Wildstein pleaded guilty to charges related to the lane closures and received a sentence of probation and community service. Baroni, a former deputy director of the Port Authority, and Kelly, an aide to Christie, were convicted of misapplication of government property following a six-week trial in November 2016. Both were sentenced to jail—24 months for Baroni, 18 months for Kelly. The Third Circuit heard arguments in April concerning Baroni and Kelly’s appeal of their convictions, and the parties are awaiting a ruling.

In the Port Authority’s bid for a stay of discovery, agency attorney David Kromm said in a letter to Dickson on Oct. 15 that Chief U.S. District Judge Jose Linares ruled in 2016 that the Port Authority could only be found liable for the alleged tortious conduct of Baroni and Wildstein if those individuals had “final policymaking authority” to order the lane realignments. Linares said Baroni and Wildstein lacked such authority under state law and Port Authority bylaws, but he declined to rule on whether they held such authority by delegation, Port Authority lawyer Kromm wrote.
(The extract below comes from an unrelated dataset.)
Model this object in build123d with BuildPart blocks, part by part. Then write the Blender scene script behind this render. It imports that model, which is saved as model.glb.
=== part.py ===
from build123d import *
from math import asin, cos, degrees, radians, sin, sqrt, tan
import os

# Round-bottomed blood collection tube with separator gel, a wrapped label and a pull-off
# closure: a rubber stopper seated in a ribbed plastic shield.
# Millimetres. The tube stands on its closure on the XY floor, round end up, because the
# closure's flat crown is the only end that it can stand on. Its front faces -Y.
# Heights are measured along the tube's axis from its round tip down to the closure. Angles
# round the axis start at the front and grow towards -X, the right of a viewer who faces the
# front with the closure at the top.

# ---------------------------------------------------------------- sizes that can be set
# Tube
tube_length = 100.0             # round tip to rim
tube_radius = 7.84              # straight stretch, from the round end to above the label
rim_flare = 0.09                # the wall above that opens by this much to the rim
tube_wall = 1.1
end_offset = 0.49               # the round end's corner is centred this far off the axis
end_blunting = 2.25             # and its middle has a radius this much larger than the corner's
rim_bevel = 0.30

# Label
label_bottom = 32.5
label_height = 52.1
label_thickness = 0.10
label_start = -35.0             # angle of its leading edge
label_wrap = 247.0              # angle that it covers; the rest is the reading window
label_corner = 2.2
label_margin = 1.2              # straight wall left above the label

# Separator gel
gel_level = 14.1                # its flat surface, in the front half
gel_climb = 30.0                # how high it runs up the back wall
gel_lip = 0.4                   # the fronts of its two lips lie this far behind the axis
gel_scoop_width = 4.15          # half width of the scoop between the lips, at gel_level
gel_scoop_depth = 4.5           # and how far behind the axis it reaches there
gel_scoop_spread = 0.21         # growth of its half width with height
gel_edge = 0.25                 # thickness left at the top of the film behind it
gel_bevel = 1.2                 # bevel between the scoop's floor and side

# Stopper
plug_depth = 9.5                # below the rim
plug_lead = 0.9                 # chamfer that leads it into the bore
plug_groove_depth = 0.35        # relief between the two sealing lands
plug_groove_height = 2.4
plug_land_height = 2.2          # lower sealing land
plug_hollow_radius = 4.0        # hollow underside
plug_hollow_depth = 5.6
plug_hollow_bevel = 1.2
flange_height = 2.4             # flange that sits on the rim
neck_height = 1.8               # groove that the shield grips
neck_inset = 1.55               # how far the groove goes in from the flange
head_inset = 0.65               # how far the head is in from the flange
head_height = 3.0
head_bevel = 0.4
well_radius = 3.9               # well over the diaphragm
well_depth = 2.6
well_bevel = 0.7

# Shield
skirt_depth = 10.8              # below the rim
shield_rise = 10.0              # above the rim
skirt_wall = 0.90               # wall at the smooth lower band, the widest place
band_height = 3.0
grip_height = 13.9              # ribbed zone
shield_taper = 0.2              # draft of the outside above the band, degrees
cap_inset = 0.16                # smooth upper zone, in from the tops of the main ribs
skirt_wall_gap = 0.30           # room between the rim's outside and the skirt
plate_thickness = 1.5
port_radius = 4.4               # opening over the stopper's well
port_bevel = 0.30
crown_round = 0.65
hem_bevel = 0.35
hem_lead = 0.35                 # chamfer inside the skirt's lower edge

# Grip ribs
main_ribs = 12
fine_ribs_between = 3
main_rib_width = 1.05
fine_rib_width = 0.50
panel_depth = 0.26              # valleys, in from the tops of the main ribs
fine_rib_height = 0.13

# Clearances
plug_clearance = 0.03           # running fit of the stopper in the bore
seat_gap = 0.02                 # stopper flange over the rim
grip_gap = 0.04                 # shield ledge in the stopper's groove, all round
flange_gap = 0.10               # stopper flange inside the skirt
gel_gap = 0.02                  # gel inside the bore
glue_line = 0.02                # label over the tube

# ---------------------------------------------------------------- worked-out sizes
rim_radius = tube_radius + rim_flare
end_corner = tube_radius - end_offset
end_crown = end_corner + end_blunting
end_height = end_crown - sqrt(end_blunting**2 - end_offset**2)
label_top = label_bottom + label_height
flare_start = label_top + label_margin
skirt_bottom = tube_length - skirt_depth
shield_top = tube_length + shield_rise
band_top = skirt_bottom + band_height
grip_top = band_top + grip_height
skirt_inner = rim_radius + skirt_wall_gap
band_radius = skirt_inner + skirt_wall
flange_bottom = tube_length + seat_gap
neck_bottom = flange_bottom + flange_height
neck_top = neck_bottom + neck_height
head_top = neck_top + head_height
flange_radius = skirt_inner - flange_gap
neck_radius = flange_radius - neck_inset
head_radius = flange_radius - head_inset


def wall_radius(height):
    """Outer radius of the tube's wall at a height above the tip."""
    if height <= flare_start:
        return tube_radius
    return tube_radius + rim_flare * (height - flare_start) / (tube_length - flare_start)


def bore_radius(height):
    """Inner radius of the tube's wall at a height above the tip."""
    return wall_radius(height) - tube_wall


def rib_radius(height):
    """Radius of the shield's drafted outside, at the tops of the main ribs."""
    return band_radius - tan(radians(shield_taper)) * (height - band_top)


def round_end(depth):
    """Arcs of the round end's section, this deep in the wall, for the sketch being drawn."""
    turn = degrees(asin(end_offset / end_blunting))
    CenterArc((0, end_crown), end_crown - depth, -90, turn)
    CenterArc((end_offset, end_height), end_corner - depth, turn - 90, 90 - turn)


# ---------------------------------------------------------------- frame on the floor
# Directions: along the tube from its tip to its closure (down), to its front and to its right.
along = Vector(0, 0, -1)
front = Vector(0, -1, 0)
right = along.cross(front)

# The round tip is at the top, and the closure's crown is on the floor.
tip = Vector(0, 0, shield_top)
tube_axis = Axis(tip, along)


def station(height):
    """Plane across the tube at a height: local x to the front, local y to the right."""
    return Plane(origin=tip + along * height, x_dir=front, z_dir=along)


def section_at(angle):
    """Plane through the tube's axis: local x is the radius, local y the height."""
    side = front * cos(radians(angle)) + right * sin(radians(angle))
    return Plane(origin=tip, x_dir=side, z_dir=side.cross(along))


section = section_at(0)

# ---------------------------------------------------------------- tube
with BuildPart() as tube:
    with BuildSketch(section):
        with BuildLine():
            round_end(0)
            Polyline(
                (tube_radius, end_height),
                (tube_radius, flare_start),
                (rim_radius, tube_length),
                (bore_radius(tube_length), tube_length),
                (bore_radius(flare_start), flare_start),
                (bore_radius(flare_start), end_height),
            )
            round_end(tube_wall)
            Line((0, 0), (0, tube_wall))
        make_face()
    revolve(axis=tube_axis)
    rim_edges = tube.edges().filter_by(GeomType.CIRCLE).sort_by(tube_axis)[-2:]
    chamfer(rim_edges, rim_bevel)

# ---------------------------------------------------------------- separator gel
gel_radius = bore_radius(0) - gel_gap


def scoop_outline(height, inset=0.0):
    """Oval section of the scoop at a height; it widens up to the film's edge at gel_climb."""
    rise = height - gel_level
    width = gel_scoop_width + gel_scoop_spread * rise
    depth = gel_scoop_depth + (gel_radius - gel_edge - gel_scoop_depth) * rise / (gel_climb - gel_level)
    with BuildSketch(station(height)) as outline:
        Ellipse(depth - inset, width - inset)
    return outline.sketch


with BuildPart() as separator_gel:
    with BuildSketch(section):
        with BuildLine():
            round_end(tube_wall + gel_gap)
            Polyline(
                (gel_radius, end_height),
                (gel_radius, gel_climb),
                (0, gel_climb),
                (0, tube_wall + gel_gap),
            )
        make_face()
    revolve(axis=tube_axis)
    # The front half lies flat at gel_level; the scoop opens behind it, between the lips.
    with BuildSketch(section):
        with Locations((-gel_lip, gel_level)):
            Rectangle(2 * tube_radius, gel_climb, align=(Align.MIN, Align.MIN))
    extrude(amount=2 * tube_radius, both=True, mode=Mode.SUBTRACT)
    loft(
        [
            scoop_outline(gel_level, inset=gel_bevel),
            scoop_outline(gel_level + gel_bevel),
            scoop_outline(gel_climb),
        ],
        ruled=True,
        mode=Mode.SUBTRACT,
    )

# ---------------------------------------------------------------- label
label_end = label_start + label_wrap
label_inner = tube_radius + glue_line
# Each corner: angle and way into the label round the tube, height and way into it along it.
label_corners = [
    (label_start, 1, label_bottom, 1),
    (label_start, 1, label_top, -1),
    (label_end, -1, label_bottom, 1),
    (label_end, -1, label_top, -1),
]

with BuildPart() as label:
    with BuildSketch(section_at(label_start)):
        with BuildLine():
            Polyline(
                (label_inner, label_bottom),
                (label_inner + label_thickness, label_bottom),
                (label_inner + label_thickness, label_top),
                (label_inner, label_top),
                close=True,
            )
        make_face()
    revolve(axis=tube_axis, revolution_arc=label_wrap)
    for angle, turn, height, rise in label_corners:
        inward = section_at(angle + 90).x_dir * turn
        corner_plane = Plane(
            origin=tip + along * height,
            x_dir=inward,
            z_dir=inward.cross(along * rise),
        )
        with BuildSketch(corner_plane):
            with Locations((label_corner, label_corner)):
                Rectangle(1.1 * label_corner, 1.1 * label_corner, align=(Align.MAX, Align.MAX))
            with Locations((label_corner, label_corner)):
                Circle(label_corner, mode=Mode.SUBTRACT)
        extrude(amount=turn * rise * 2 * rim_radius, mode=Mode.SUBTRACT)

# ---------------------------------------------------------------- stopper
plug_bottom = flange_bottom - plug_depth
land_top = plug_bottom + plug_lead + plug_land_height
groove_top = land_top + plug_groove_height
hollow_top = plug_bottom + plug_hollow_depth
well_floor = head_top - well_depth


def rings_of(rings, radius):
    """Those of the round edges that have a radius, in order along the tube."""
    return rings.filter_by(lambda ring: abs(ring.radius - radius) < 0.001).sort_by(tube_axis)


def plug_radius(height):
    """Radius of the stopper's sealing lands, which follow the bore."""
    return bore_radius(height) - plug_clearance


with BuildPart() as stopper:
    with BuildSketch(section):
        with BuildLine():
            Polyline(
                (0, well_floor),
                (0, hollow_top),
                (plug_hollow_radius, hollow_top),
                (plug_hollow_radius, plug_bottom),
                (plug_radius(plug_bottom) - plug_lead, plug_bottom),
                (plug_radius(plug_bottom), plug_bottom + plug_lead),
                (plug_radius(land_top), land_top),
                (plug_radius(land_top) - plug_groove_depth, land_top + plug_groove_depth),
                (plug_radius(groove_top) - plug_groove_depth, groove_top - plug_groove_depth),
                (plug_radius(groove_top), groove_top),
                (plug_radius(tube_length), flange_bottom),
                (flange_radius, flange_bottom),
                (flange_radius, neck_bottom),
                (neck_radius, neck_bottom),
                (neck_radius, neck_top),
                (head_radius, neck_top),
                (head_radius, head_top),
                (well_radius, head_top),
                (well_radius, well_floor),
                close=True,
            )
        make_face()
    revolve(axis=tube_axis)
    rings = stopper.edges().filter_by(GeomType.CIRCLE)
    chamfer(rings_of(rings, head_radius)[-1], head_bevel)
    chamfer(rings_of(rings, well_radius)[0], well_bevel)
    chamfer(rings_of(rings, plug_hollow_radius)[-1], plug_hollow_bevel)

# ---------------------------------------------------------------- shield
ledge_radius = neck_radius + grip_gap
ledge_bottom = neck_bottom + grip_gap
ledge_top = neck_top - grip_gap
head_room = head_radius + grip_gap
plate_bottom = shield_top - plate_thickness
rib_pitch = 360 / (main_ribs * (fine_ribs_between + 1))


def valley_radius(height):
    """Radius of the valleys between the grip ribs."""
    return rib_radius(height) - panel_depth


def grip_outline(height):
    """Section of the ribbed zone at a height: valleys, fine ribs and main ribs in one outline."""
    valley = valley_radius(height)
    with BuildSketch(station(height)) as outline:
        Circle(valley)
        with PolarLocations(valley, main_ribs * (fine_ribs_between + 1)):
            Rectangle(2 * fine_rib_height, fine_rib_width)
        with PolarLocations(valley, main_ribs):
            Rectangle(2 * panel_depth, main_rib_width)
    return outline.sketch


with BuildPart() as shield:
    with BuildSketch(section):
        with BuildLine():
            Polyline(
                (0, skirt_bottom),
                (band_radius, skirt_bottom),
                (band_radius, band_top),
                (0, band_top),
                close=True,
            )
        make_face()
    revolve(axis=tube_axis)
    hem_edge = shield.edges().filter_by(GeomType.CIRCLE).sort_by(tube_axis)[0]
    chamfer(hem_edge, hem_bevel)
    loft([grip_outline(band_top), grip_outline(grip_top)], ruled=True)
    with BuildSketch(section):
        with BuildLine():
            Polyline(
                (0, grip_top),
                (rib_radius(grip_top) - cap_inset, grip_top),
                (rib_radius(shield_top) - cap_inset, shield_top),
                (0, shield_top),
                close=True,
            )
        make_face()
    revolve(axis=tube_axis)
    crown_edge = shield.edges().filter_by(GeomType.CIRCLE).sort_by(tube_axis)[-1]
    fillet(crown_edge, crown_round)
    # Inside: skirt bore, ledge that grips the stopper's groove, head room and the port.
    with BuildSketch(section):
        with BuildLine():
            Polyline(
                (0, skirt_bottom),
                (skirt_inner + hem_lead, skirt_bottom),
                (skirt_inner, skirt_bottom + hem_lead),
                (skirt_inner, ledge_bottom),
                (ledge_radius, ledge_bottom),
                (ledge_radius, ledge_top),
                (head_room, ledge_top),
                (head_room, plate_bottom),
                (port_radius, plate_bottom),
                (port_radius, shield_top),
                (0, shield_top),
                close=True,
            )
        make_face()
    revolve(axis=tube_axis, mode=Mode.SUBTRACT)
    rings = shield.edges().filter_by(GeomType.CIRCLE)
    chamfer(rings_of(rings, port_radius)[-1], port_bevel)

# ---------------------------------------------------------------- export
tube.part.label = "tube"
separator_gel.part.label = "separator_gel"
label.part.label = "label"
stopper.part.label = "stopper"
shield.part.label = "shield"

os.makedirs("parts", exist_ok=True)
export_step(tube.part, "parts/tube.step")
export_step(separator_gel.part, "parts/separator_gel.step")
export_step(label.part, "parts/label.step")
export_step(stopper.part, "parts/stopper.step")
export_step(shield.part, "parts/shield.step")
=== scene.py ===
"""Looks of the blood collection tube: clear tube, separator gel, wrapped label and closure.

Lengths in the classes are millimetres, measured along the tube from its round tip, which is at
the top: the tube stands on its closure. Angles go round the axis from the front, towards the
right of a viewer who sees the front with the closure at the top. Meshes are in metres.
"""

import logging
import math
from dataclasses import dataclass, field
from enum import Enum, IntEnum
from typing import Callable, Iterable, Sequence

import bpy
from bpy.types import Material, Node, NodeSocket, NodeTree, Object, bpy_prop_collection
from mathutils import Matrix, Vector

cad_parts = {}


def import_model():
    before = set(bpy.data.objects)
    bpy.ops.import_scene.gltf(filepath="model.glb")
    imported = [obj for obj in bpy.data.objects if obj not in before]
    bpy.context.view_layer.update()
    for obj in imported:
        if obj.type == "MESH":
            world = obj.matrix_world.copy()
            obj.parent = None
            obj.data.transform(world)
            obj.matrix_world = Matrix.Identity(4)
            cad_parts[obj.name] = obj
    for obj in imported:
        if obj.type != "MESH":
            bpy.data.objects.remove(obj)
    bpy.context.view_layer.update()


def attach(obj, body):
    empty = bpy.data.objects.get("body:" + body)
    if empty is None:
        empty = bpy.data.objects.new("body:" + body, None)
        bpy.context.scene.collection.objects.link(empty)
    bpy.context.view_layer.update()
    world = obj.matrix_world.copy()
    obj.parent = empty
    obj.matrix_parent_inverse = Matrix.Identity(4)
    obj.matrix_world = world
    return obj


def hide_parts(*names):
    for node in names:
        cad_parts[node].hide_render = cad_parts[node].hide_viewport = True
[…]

But the question of delegation was later answered in the criminal trial of Baroni and Kelly, Kromm wrote. In his motion for acquittal, Baroni argued that the prosecution did not present sufficient evidence that Baroni acted without authority, and that all of his actions in the lane reassignment episode were taken within his authority as deputy executive director of the Port Authority. But U.S. District Judge Susan Wigenton, who presided before Baroni’s criminal trial, held that the evidence supported a jury finding that Baroni lacked such authority, Kromm wrote.

“An affirmance based on this finding would conclusively determine that Mr. Baroni lacked the requisite authority to order the reassignments,” Kromm said in his letter to Dickson.
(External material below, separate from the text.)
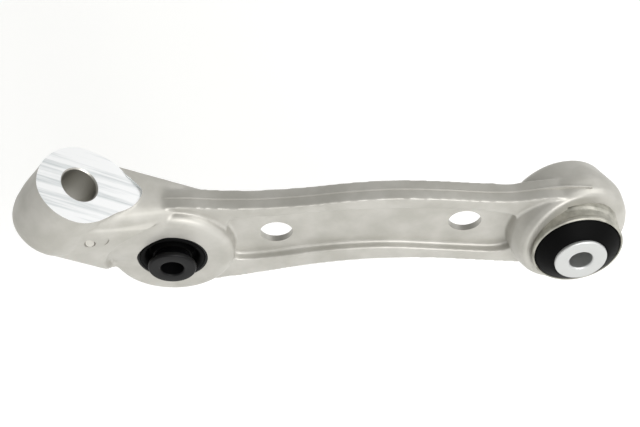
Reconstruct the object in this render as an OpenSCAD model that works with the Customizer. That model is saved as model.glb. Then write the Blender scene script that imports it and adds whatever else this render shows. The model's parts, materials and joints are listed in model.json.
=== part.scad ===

The Port Authority intends to defend against the claims advanced by the plaintiff’s expert report, but doing so would be costly, Kromm said in his letter. “That expenditure would be unnecessary should the Third Circuit affirm Mr. Baroni’s conviction,” Kromm said. A stay would serve the interests of efficiency and judicial economy, he added.

Counsel for plaintiffs and the potential class in Galicki, Barry Epstein and Michael Epstein of the Epstein Law Firm in Rochelle Park, said the timing of the Port Authority’s request was “curious” and should be rejected. Although Baroni was found guilty in November 2016, the Port Authority never raised its theory about the effect of the conviction until after plaintiffs expended  “substantial resources” to obtain and serve their expert report, the plaintiffs lawyers said in an Oct. 18 letter to Dickson. The Port Authority’s request would only further delay the progress of the litigation, said the plaintiffs lawyers.

In addition, counsel for plaintiffs and the class said in their letter to Dickson that Baroni’s conviction does not have the sweeping preclusive effect that the Port Authority claims. The issue of Baroni’s final policymaking authority is separate from his criminal culpability for violating the statute he was charged under 18 U.S.C. 666, Barry Epstein and Michael Epstein stated in their letter.

The plaintiffs’ expert report, served on the defendant about a month ago, is not a public document. It was produced by Orley Ashenfelter, a Princeton University economist, Michael Epstein said in a phone interview.

Michael Epstein said he was “a little taken aback by this request. We have been in class certification issues for the last 12 to 24 months. Through all those meetings, they never raised this until now. We have spent a substantial amount of money to obtain this report from Dr. Ashenfelter. I think this is very late in the game and highly prejudicial and unfair to the plaintiffs and class representatives and putative class members,” he said.

Port Authority lawyer Kromm did not return a call about the case.